"Quand ils franchissent la porte de la maison de retraite, les gens ne sont plus rien, si ce n'est des vieux qui n'ont plus la possibilité de rester chez eux. Leur histoire n'existe plus, leurs finances pompées un peu plus chaque mois, seuls leurs corps portent les stigmates d'une vie plus ou moins rude."
A-S Pelletier dénonce avec franchise, rigueur, et humanité, le "profit sans morale" qui règne dans le monde de la vieillesse, que ce soit les services de soin à domicile mais aussi les maisons de retraite. Elle relance cette honte bue de tous, détaille cette mise en coupe de la vieillesse à travers les services, les institutions, tout un système qui les rançonnent, et les maltraitent depuis des années, prenant les personnels qui tentent de s'en occuper, en étau.

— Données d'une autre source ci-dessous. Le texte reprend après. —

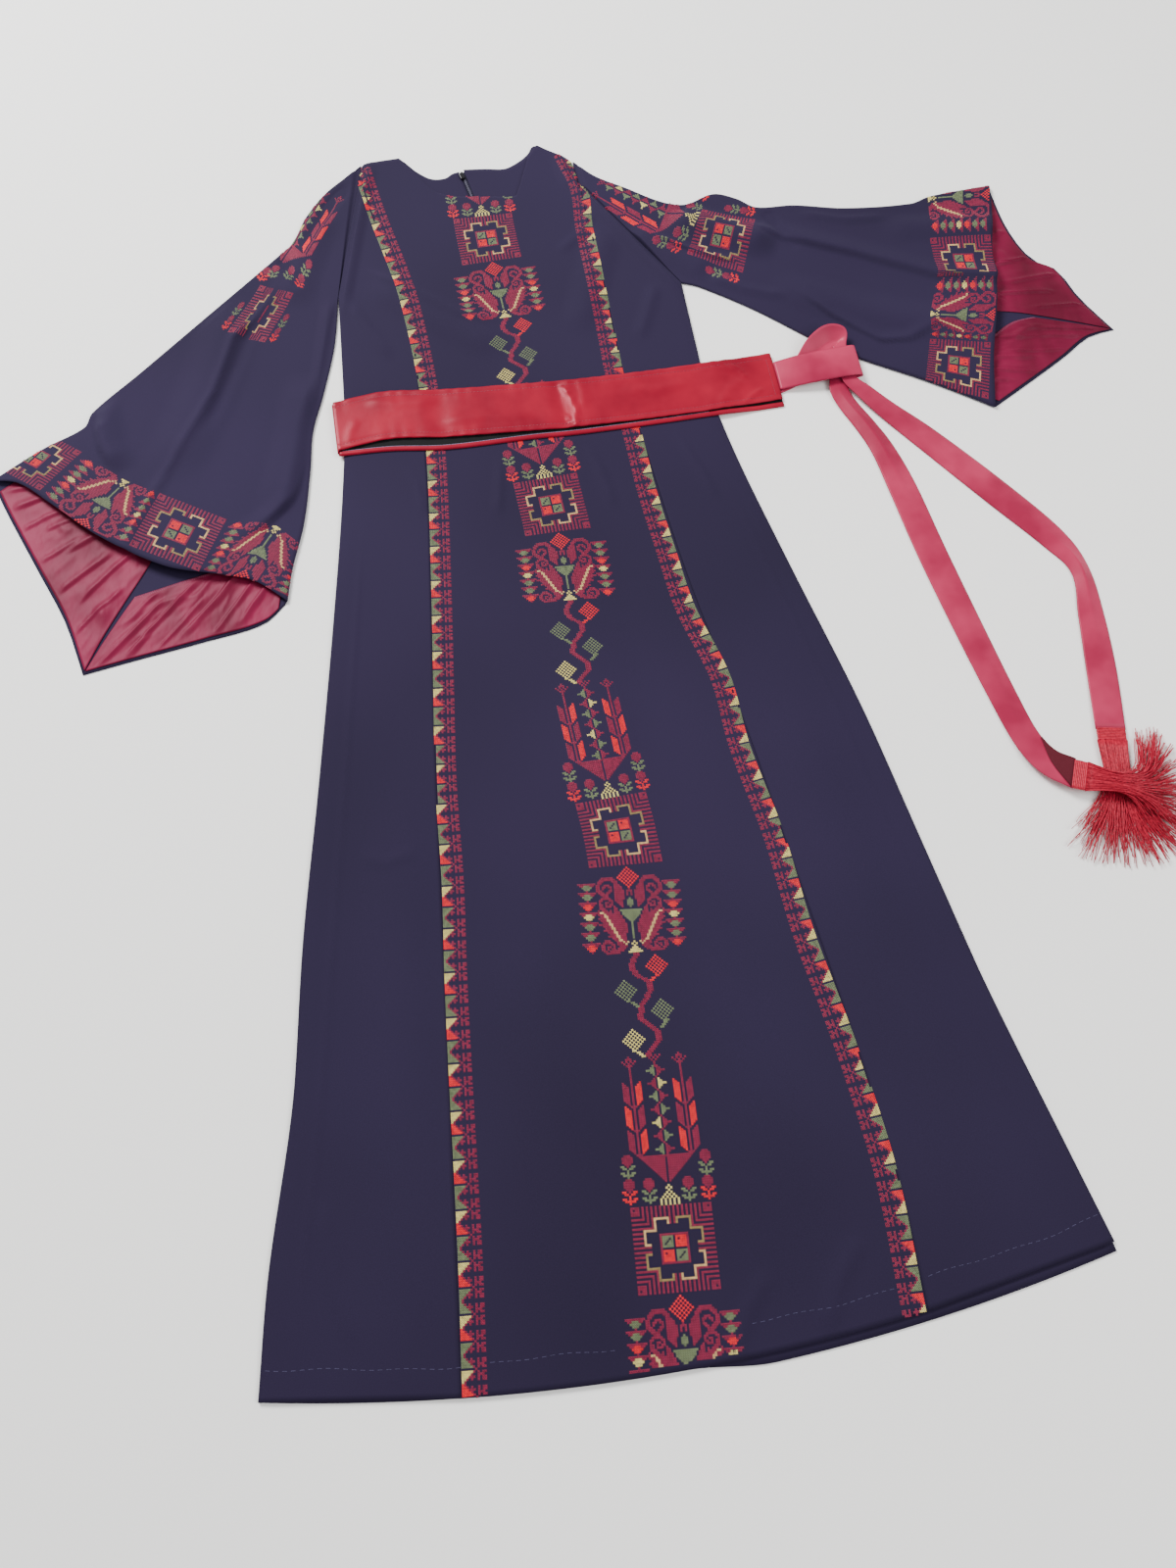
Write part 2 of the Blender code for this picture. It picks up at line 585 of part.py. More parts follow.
def add_facing(name, sleeve, t_low, t_high, material, home):
    # A satin strip along the under hem, on the inner face of the sleeve's under layer
    rows = []
    for j in range(FACING_ROWS + 1):
        s = 1.0 - FACING_HEM_MARGIN - FACING_DEPTH * j / FACING_ROWS
        row = []
        for i in range(FACING_COLUMNS + 1):
            place = sleeve.place(s, between(t_low, t_high, i / FACING_COLUMNS), True)
            row.append((place.x, place.y, CLOTH + SEAM_GAP))
        rows.append(row)
    if sleeve.outward > 0:
        rows = [row[::-1] for row in rows]
    return add_panel(name, rows, material, home, SATIN)


def add_facings(side, sleeve, material, home):
    inner_limit = 1.0 - FACING_SIDE_MARGIN
    halves = {
        "outer": (FACING_SIDE_MARGIN, 0.5 - FACING_SLIT / 2),
        "inner": (0.5 + FACING_SLIT / 2, inner_limit),
    }
    for part, (t_low, t_high) in halves.items():
        add_facing("cuff_facing_%s_%s" % (side, part), sleeve, t_low, t_high, material, home)


# Belt

def belt_height(x):
    return between(BELT_BASE, BELT_FLOOR, smooth_step(*BELT_DROPS, x))


def add_belt(material, home):
    # One band: the under layer from right to left, the fold, and the top layer back again
    left_end, right_end = BELT_ROWS[0][0], BELT_ROWS[-1][0]
    path = []
    for i in range(BELT_STEPS + 1):
        x = between(right_end, left_end, i / BELT_STEPS)
        path.append((x, read_table(BELT_ROWS, 2, x), belt_height(x)))
    fold_y = (BELT_ROWS[0][1] + BELT_ROWS[0][2]) / 2
    middle = belt_height(left_end) + BELT_FOLD_RADIUS
    for turn in (45, 90, 135):
        angle = math.radians(turn)
        path.append((left_end - BELT_FOLD_RADIUS * math.sin(angle), fold_y,
                     middle - BELT_FOLD_RADIUS * math.cos(angle)))
    for i in range(BELT_STEPS + 1):
        x = between(left_end, right_end, i / BELT_STEPS)
        path.append((x, read_table(BELT_ROWS, 1, x), belt_height(x) + 2 * BELT_FOLD_RADIUS))
    half = BELT_WIDTH / 2
    rows = [[(x, y + between(half, -half, i / BELT_ACROSS), z) for i in range(BELT_ACROSS + 1)]
            for x, y, z in path]
    return thicken(add_object("belt_band", sheet_mesh("belt_band", rows), material, home),
                   CLOTH, False)


def tie_sections(table):
    # Smooth sections through the table's rows
    keyed = [(i, *row) for i, row in enumerate(table)]
    count = (len(table) - 1) * TIE_STEPS_EACH
    return [[read_table(keyed, column, i / TIE_STEPS_EACH) for column in range(1, 8)]
            for i in range(count + 1)]


def add_tie(name, table, material, home):
    # A flat ribbon: its lower face is drawn where the ribbon starts with its right side up
    rows = []
    for x, y, z, width, turn, tilt, crown in tie_sections(table):
        turn, tilt = math.radians(turn), math.radians(tilt)
        across = Vector((math.cos(turn) * math.cos(tilt), math.sin(turn) * math.cos(tilt),
                         math.sin(tilt)))
        row = []
        for i in range(TIE_ACROSS + 1):
            share = i / TIE_ACROSS - 0.5
            point = Vector((x, y, z)) + across * width * share
            point.z += crown * (1.0 - 4.0 * share * share)
            row.append(tuple(point))
        rows.append(row)
    obj = thicken(add_object(name, sheet_mesh(name, rows), material, home), CLOTH, True)
    obj.modifiers["wall"].offset = 0.0
    return obj


# Tassels

def strand_path(column, layer, settings, rng):
    # Middle line of one strand in the head's own frame: x ahead, y to the left, z up
    _, _, _, width, left_spread, right_spread, base, rise, drop_from = settings
    share = (column + 0.5) / TASSEL_COLUMNS
    level = (layer + 0.5) / TASSEL_LAYERS
    spread = between(-right_spread, left_spread, share) + rng.uniform(-1.0, 1.0)
    spread *= between(1.0, 0.82, level)
    length = STRAND_LENGTH * rng.uniform(0.86, 1.04) * between(1.0, 0.92, layer / TASSEL_LAYERS)
    start_z = HEAD_HEIGHT * level
    end_z = STRAND_FLOOR + layer * STRAND_LEVEL - base
    points = []
    y = (share - 0.5) * width
    x = 0.0
    for i in range(STRAND_SECTIONS + 1):
        part = i / STRAND_SECTIONS
        if i:
            angle = math.radians(spread * min(1.0, 0.25 + 0.75 * part))
            x += math.cos(angle) * length / STRAND_SECTIONS
            y += math.sin(angle) * length / STRAND_SECTIONS
        hump = math.sin(math.pi * min(part * 1.15, 1.0)) * rise * between(0.55, 1.0, level)
        fall = smooth_step(drop_from, 1.0, part)
        points.append(Vector((x, y, between(start_z, end_z, fall) + hump)))
    return points


def add_tassel(name, settings, seed, material, home):
    # A bound head whose end face is a grid of cells, with one four-sided strand from each cell
    head_x, head_y, heading, width = settings[:4]
    rng = random.Random(seed)
    bm = bmesh.new()
    cell_y, cell_z = width / TASSEL_COLUMNS, HEAD_HEIGHT / TASSEL_LAYERS
    grid = [[bm.verts.new((0.0, i * cell_y - width / 2, j * cell_z))
             for i in range(TASSEL_COLUMNS + 1)] for j in range(TASSEL_LAYERS + 1)]
    for layer in range(TASSEL_LAYERS):
        for column in range(TASSEL_COLUMNS):
            frame = [grid[layer][column], grid[layer][column + 1],
                     grid[layer + 1][column + 1], grid[layer + 1][column]]
            path = strand_path(column, layer, settings, rng)
            ring = frame
            for i, middle in enumerate(path):
                size = STRAND_FILL * between(1.0, STRAND_TIP, i / STRAND_SECTIONS) / 2
                corners = [(-size, -size), (size, -size), (size, size), (-size, size)]
                ahead = path[min(i + 1, STRAND_SECTIONS)] - path[max(i - 1, 0)]
                turn = math.atan2(ahead.y, ahead.x) if i else 0.0
                thick = min(cell_y, cell_z)
                new_ring = []
                for dy, dz in corners:
                    side = Vector((-math.sin(turn), math.cos(turn), 0.0)) * dy * thick
                    new_ring.append(bm.verts.new(middle + side + Vector((0.0, 0.0, dz * thick))))
                for a in range(4):
                    b = (a + 1) % 4
                    bm.faces.new((ring[a], ring[b], new_ring[b], new_ring[a]))
                ring = new_ring
            bm.faces.new(ring)
    back = [bm.verts.new((-HEAD_LENGTH, y, z)) for y, z in (
        (-width / 2, 0.0), (width / 2, 0.0), (width / 2, HEAD_HEIGHT), (-width / 2, HEAD_HEIGHT))]
    left_edge = [row[-1] for row in grid]
    right_edge = [row[0] for row in grid]
    bm.faces.new(back[::-1])
    bm.faces.new([back[0], back[1]] + grid[0][::-1])
    bm.faces.new([back[2], back[3]] + grid[-1])
    bm.faces.new([back[1], back[2]] + left_edge[::-1])
    bm.faces.new([back[3], back[0]] + right_edge)
    bmesh.ops.recalc_face_normals(bm, faces=bm.faces)
    mesh = bpy.data.meshes.new(name)
    bm.to_mesh(mesh)
    bm.free()
    obj = add_object(name, mesh, material, home)
    obj.location = (head_x, head_y, settings[6])
    obj.rotation_euler = (0.0, 0.0, math.radians(heading))
    return obj


def centre_on_footprint(objects):
    # Moves the dress so that the origin is the middle of its footprint, on the table
    bpy.context.view_layer.update()
    shapes = bpy.context.evaluated_depsgraph_get()
    low, high = Vector((9.0, 9.0)), Vector((-9.0, -9.0))
    for obj in objects:
        seen = obj.evaluated_get(shapes)
        mesh = seen.to_mesh()
        for vertex in mesh.vertices:
            place = seen.matrix_world @ vertex.co
            low = Vector((min(low.x, place.x), min(low.y, place.y)))
            high = Vector((max(high.x, place.x), max(high.y, place.y)))
        seen.to_mesh_clear()
    middle = (low + high) / 2
    for obj in objects:
        obj.location.x -= middle.x
        obj.location.y -= middle.y


def main():
    for obj in list(bpy.data.objects):
        bpy.data.objects.remove(obj, do_unlink=True)
    home = bpy.data.collections.new(COLLECTION)
    bpy.context.scene.collection.children.link(home)

    crepe = add_material("navy_polyester_crepe", (0.030, 0.026, 0.070), 0.80)
    facing = add_material("burgundy_facing_satin", (0.190, 0.030, 0.066), 0.45)
    satin = add_material("crimson_belt_satin", (0.330, 0.034, 0.060), 0.38)
    thread = add_material("crimson_rayon_thread", (0.430, 0.030, 0.040), 0.50)
    nylon = add_material("navy_nylon_coil", (0.020, 0.018, 0.045), 0.50)
    enamel = add_material("black_enamelled_slider", (0.012, 0.012, 0.016), 0.35)

    left = edge_points(SEAM_LEFT, SIDE_LEFT, ARMHOLE_LEFT)
    right = edge_points(SEAM_RIGHT, SIDE_RIGHT, ARMHOLE_RIGHT)
    add_centre_front(left, right, crepe, home)
    add_side_front("front_side_panel_left", left, SIDE_COLUMNS, -1, crepe, home)
    add_side_front("front_side_panel_right", right, SIDE_COLUMNS, 1, crepe, home)
    left_rows, right_rows = add_backs(left, right, crepe, home)
    add_zip(left_rows, right_rows, nylon, enamel, home)

    for side, shape, outward, folds in (("left", LEFT_SLEEVE, -1, LEFT_SLEEVE_FOLDS),
                                        ("right", RIGHT_SLEEVE, 1, RIGHT_SLEEVE_FOLDS)):
        sleeve = Sleeve(shape, outward, folds)
        add_sleeve("sleeve_" + side, sleeve, crepe, home)
        add_facings(side, sleeve, facing, home)

    add_belt(satin, home)
    add_tie("belt_tie_upper", UPPER_TIE, satin, home)
    add_tie("belt_tie_lower", LOWER_TIE, satin, home)
    add_tassel("tassel_upper", UPPER_TASSEL, 5, thread, home)
    add_tassel("tassel_lower", LOWER_TASSEL, 9, thread, home)
    centre_on_footprint(list(home.objects))


main()
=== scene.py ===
import math
import random

import bpy
import bmesh
import numpy as np
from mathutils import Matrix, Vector
from mathutils.bvhtree import BVHTree


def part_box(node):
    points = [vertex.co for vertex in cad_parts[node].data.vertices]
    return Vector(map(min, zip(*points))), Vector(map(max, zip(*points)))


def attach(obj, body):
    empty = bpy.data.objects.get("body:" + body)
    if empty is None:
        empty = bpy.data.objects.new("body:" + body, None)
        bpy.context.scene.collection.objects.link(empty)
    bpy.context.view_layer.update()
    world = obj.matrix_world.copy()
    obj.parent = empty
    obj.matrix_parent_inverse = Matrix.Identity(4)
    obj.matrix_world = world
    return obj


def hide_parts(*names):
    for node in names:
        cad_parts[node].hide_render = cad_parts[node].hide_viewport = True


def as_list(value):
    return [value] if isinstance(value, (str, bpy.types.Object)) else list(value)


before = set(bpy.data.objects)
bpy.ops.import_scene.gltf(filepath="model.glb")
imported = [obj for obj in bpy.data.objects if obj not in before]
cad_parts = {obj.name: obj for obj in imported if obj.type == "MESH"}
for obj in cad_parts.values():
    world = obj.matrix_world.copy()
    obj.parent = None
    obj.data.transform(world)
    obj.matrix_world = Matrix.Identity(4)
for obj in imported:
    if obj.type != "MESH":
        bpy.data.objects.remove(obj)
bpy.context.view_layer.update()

# X = 0 is the centre front and Y = 0 the front hem while a piece is shaped. The dress is then
# moved onto the frame, whose centre panel starts 215.85 mm to the left of the centre front.
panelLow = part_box("front_centre_panel")[0]
shift = Vector((panelLow[0] + 0.21585, panelLow[1], 0.0))
mm = 0.001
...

Le manque d'effectif de base (0,6 agent patient), ou récurrent (faute de volonté de remplacer par du personnel qualifié), renvoie à l'enjeu de faire des économies sur le dos des anciens qui ont pourtant cotiser toute leur vie. Comme le dit l'auteur, "le sous effectif est une pathologie contre laquelle aucun traitement n'a été trouvé"...
Il en est de même du rationnement indécent des repas (coût moyen journalier en dessous de 4 euros) par référence aux prix moyen exorbitant d'une maison de retraite imposé au résident.
Dans le milieu, "les trois F" sont ainsi le sigle du soin quotidien rationné (figure, fesses, fauteuil)...
Tout cela alors qu'il s'agit de rentabiliser un marché pouvant être juteux, notamment dans les structures privées à but lucratif, au plus grand bénéfice de leurs actionnaires.
Se référer à l'article du Monde Diplomatique de mars 2019 (Philippe Baqué), qui place l'EHPAD privé comme plus rentable qu'un centre commercial. Les grandes fortunes de France ne s'y trompent pas, de même les investisseurs bancaires, fonds de retraite ou même les fonds souverains des Emirats Arabes unis.
Sans divulgacher, cet indispensable livre témoignage s'achève par un bel hommage poétique de la fille de l'auteur à sa mère.